[Available data start]

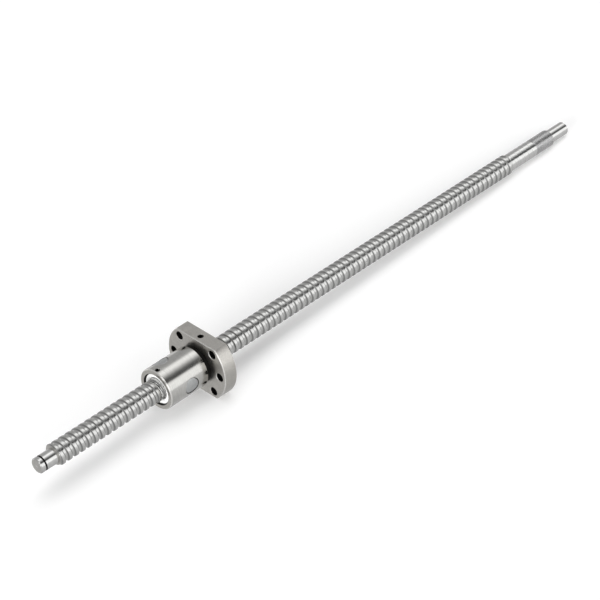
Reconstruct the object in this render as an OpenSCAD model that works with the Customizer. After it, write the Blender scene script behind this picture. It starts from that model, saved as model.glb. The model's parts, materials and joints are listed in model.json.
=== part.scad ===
// Rolled ball screw with a flanged internal-return ball nut and turned ends.
// Millimetres. The screw lies along X, Z is up.
// Origin: on the screw axis, at the shoulder between the floating-end journal and the thread.
// The nut is modelled where it was parked; it travels and turns along the same helix as the groove.

/* [Thread] */
// Lead, the travel for one turn of the nut
lead = 4; // [2:1:10]
// Whole turns of thread between the two shoulders
turns = 84; // [20:1:300]
// Diameter over the rolled crests
crest_d = 11.6; // [8:0.1:16]
// Diameter at the bottom of the ball groove
root_d = 9.8; // [6:0.1:14]
// Width of the groove at the crest
groove_w = 2.6; // [1.5:0.1:4]
// Width of the flat at the bottom of the groove
groove_floor_w = 1.2; // [0.4:0.1:2]
// Flat steps for one turn of the groove
thread_steps = 16; // [12:1:18]

/* [Floating end] */
// Diameter of the journal for the floating bearing
float_d = 8; // [5:0.5:12]
// Length of that journal
float_len = 10; // [6:0.5:20]
// Diameter at the bottom of the retaining ring groove
ring_groove_d = 7.6; // [5:0.1:11]
// Width of the retaining ring groove
ring_groove_w = 0.9; // [0.7:0.05:1.5]
// Distance from the shoulder to the near wall of that groove
ring_groove_at = 6.8; // [5:0.1:12]

/* [Fixed end] */
// Diameter of the seat for the fixed bearings
seat_d = 10; // [7:0.5:14]
// Length of the ground seat
seat_len = 23; // [10:1:40]
// Diameter of the thread for the bearing lock nut, taken over its crests
lock_d = 9.9; // [6:0.1:14]
// Length of the lock nut thread
lock_len = 16; // [8:1:30]
// Pitch of the lock nut thread, whose ridges are plain rings
lock_pitch = 1; // [0.5:0.25:1.5]
// Depth of those ridges
lock_depth = 0.6; // [0.3:0.05:0.9]
// Diameter of the drive journal for the coupling
drive_d = 8; // [5:0.5:12]
// Length of the drive journal
drive_len = 15; // [8:1:40]

/* [Nut] */
// Distance from the origin to the nut's front face
nut_at = 64; // [4:1:230]
// Whole length of the nut with its flange
nut_len = 35; // [30:1:60]
// Diameter of the nut's ground body
body_d = 22; // [20:0.5:30]
// Diameter of the flange
flange_d = 40; // [36:1:60]
// Thickness of the flange
flange_t = 8; // [5:1:14]
// Height of the flange over its two flats
flats_h = 30; // [26:1:44]
// Bolt circle diameter
bolt_pcd = 32; // [28:1:48]
// Bolt hole diameter
bolt_d = 4.5; // [3:0.1:7]
// Oil hole diameter
oil_d = 3; // [2:0.5:6]
// Diameter of the through bore between the ball grooves
bore_d = 13; // [12.4:0.1:14]
// Diameter of the recesses that hold the wipers
recess_d = 16.6; // [15:0.1:18]
// Depth of the front wiper recess
recess_front = 4.2; // [3:0.1:6]
// Depth of the rear wiper recess
recess_rear = 2.6; // [2:0.1:4]
// Diameter of the grinding relief beside the flange
relief_d = 20.2; // [18:0.1:21.6]
// Width of the grinding relief
relief_w = 2.6; // [1:0.1:4]

/* [Balls] */
// Ball diameter
ball_d = 2.381; // [1.5:0.001:4]
// Diameter of the circle through the ball centres in the groove
ball_circle_d = 12.3; // [10:0.05:16]
// Number of closed ball circuits
circuits = 3; // [1:1:3]
// Distance from the nut's front face to the middle of the first circuit
circuit_at = 8.333; // [7:0.001:12]
// Direction of the first return piece, degrees from Y towards Z
first_return = 60; // [0:1:360]
// Diameter of each return piece
return_d = 8.4; // [7:0.1:10]
// Depth of each return piece below the nut's outside
return_sunk = 0.2; // [0:0.05:0.5]

/* [Wipers] */
// Bore of the wipers, which clears the crests
wiper_bore = 12; // [11.8:0.1:13]
// Gap between a wiper and its recess
wiper_gap = 0.1; // [0.02:0.01:0.3]
// Depth of the front wiper's face below the nut's front face
wiper_sunk = 0.9; // [0.2:0.1:2]
// Diameter of the hole that keys the front wiper
key_hole_d = 2; // [1:0.1:3]
// Diameter of the wiper's key stud
key_d = 1.3; // [0.8:0.1:2.5]
// Distance from the nut's front face to the key hole
key_at = 1.9; // [1.5:0.1:3]

/* [Hidden] */
$fn = 96;

thread_len = lead * turns;
crest_r = crest_d / 2;
root_r = root_d / 2;
inset = 1.5;
relief_shoulder_w = 0.4;
relief_shoulder_r = root_r - 0.4;
edge = 0.5;
small_edge = 0.3;
lock_r = lock_d / 2;
lock_root_r = lock_r - lock_depth;
body_len = nut_len - flange_t;
body_r = body_d / 2;
flange_r = flange_d / 2;
bore_r = bore_d / 2;
recess_r = recess_d / 2;
relief_r = relief_d / 2;
oil_at = body_len + 3.6;
past = 1;
// Turns the nut's blank about X, so that the start of its round faces clears the holes.
blank_turn = -12;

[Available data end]

Short exercise
Emit, unaltered, the lines from the top of the listing down through the line that holds "as the groove."; emit nothing else.

Task solution
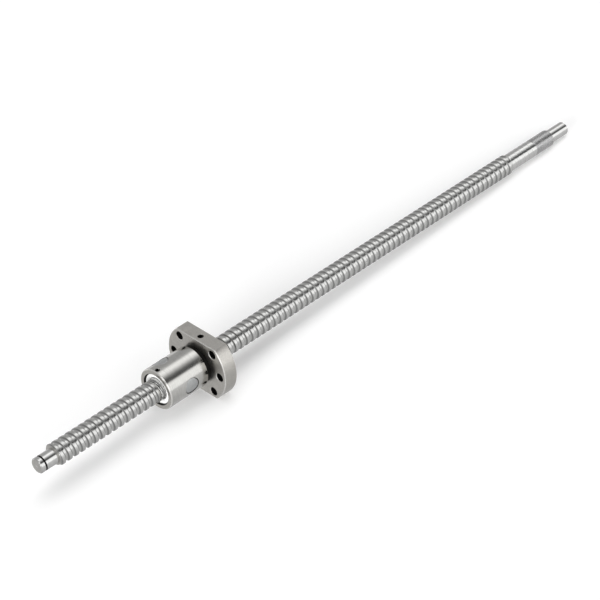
Reconstruct the object in this render as an OpenSCAD model that works with the Customizer. After it, write the Blender scene script behind this picture. It starts from that model, saved as model.glb. The model's parts, materials and joints are listed in model.json.
=== part.scad ===
// Rolled ball screw with a flanged internal-return ball nut and turned ends.
// Millimetres. The screw lies along X, Z is up.
// Origin: on the screw axis, at the shoulder between the floating-end journal and the thread.
// The nut is modelled where it was parked; it travels and turns along the same helix as the groove.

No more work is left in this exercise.